Quanto ao psicológico, não poderia ser de outra forma, porquanto intenso e proeminente no pensamento cultural brasileiro por essa época, o conceito do inconsciente — aliás, disseminado no Brasil por meio da e pela Literatura antes mesmo do surgimento e sedimentação da própria Psicanálise: o psicológico, de resto, atua na obra machadiana, quer na terminologia por ele empregada, quer no discurso expositivo do narrador, quer na descrição dos estados subjetivos dos personagens. Machado, p.e., encontrou forte inspiração para descrição do  inconsciente na obra do filósofo alemão Édouard von Hartman (1842-1906), Philosophie de L'inconscient, publicada exatamente em 1877 (!) — livro que inclusive se encontrava no acervo de sua biblioteca pessoal — tendo num dos capítulos explanado sobre  o estilo literário e a atividade criativa, sustentando a invenção e realização do ficcional como derivados de processos do inconsciente, que é a matéria bruta com que um autor constrói sua obra; uma das formas proeminentes então de abordagem do inconsciente se dava por uma "função mitopoética", termo cunhado pelo psiquiatra Frederick Myers (1841-1901), uma região "média", subliminar, de onde se desenvolvia continuamente uma estranha produção de fantasia interior.
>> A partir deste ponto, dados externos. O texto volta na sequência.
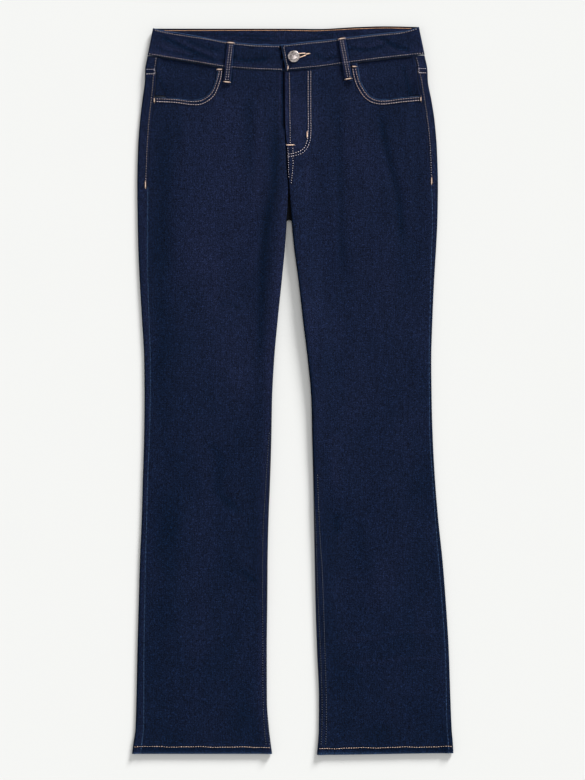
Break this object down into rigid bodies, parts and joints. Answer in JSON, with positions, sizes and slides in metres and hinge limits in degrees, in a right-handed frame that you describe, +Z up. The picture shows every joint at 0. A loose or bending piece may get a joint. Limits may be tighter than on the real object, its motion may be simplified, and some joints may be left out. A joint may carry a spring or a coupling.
{
  "type": "bootcut jeans",
  "caption": "Bootcut jeans laid flat and front up, with a waistband, belt loops, scooped front pockets, a lapped fly and a domed waist button.",
  "frame": {"origin": "on the surface that the garment lies on, under the middle of its outline", "axes": "+Z up from the surface towards the garment's front, +Y towards the waist, +X towards the wearer's left"},
  "size_m": [0.4666, 1.0575, 0.0141],
  "materials": {
    "denim": "dark indigo denim, matt",
    "zip_tape": "matt woven tape",
    "button_metal": "satin, warm silver"
  },
  "bodies": {
    "root": {"front_right": "denim", "front_left": "denim", "back_right": "denim", "back_left": "denim", "yoke_right": "denim", "yoke_left": "denim", "waistband": "denim", "pocket_facing_right": "denim", "pocket_facing_left": "denim", "back_pocket_right": "denim", "back_pocket_left": "denim", "belt_loop_1": "denim", "belt_loop_2": "denim", "belt_loop_3": "denim", "belt_loop_4": "denim", "belt_loop_5": "denim", "fly_zip": "zip_tape", "waist_button": "button_metal"}
  },
  "joints": []
}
Machado claramente absorveu e transpôs esses conceitos e pontos de vista nesse conjunto de contos.

 

Uma "anotação psicológica" está em "Antes da missa", narrado como diálogos em verso — insólito, pois, já em sua forma — sobre as hesitações e indecisões de uma mulher que entra e sai de uma igreja, sem motivos ou explicações aparentes, num exercício de prospecção intimista, que Machado poucas vezes (a não ser nos contos "Incorrigível", bastante similar em ideação por sinal, e "Um bilhete", este também já apresentado aqui, e no poema "Lágrimas de cera", de Falenas) praticou com tanta ênfase.

 

Em outro viés, o fantástico aparece aqui e ali, explícito em muitas passagens, implícito em outras, a requerer na leitura 'hesitação' entre uma explicação sobrenatural e a explicação natural dos acontecimentos evocados, Machado fomentando seu ardiloso processo de atrair o leitor  e  instigá-lo a sensibilizar-se com as situações enredadas nas  tramas, por vezes  fatos impossíveis de acontecer na realidade, mas perfeitamente enquadrados pelo processo de verossimilhança da narrativa machadiana, de que, nesse particular, o conto "Filosofia de um par de botas" — um inusitado diálogo entre os dois pés de uma bota... —  é absolutamente emblemático.

 

"Elogio da vaidade", por sua vez, é uma "fantasia" que lembra Erasmo a partir mesmo do título. Trata-se de uma proposopopéia em que a Vaidade assume a palavra e faz o próprio elogio, chegando por fim à conclusão, aparentemente paradoxal, de que a maior vaidade é a vaidade da modéstia: de certo modo remetendo  ao conto "Teoria do medalhão", é  peça bem própria de Machado, intimamente ligada, da mesma forma, ao conto "O espelho" e  a diversos outros — o que o torna, sem se constituir em 'novidade', em se tratando de Machado, também  um texto emblemático, inclusive no que abriga — prenunciando o que Machado utilizaria à larga em seu célebre processo de inflexão, mormente a partir de 1881, com Memórias Póstumas de Brás Cubas — os elementos da sátira menipéia, com a qual e pela qual reescreve, no conto, o Elogio da Loucura, de Erasmo de Rotterdam, a loucura substituída pela vaidade como energia criativa das ações humanas — o que reporta, por sua vez, ao conceito do "fantástico experimental"  de Chateaubriand, num encadeamento tal, que faz desses contos um dos mais instigantes conjuntos da safra machadiana.